New York City is under a state of emergency after the tropical weather system blew through on a record-breaking and disastrous Wednesday night, Gov. Kathy Hochul announced.
“Even the morning after we’re still uncovering the true depth of the loss, the human loss,” she said at a news conference Thursday morning.
Mayor Bill de Blasio said at least nine New Yorkers died in the storm.
“We saw a horrifying storm last night, unlike anything we have seen before,” he said.
Ida, even in a weakened state, dumped massive amounts of rain across the city.
Midtown saw 7.49 inches while Staten Island recorded 8.92 inches, according to the National Weather Service.
Central Park shattered its record for the most rain that fell in an hour, with 3.15 inches. It was the second time in 10 days the park saw its single-hour rainfall record broken.

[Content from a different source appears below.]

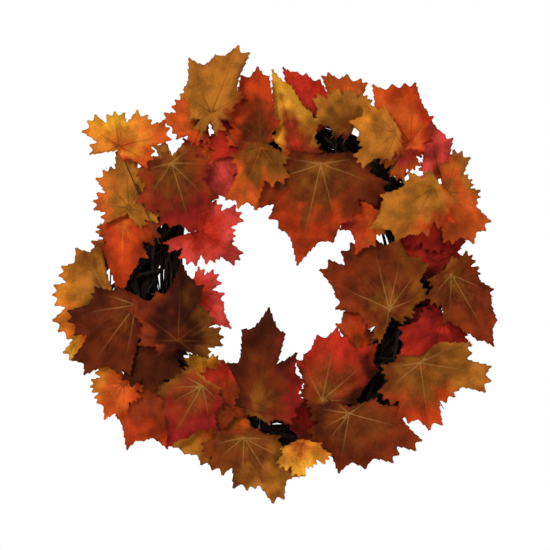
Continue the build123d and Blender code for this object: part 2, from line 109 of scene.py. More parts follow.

The rainfall prompted the National Weather Service to issue its first flash flood emergency in New York City’s history — a stark warning of “life threatening” conditions.
The warning proved tragically true.
NYPD reported at least eight people died in the storm, most from flood conditions.
A 2-year-old boy in Woodside was among the victims. Officers found the boy dead inside a home along with a man, 50, and woman, 48. The trio were reportedly family members trapped in a flooded basement unit, according to the NYPD.
The area saw major flooding, including one apartment building where water levels rose to nearly waist height, a video posted to Twitter showed.
All but one other death occurred in Queens.
“Our hearts ache for the lives lost in last night’s storm,” de Blasio said in a statement. “Please keep them and their loved ones in your thoughts today.”
The rising water also caused chaos on the subways. Video shot at 28th Street subway station, among other stops, showed gushing water flowing down the platform.
The catastrophic flooding across the five boroughs, included city’s subway tunnels. Experts warn such devastating flooding likely will be more common amid climate-change-induced natural disasters.
Much of New York City’s transit system remained stymied Thursday morning.
Janno Lieber, the MTA’s acting chair and CEO, said crews are working to bring back service.
“There’s growing service on the lettered line, the A train, the D train and the L train and many others,” he told Fox 5’s “Good Day New York.” “The numbered lines are still mostly very, very limited service.”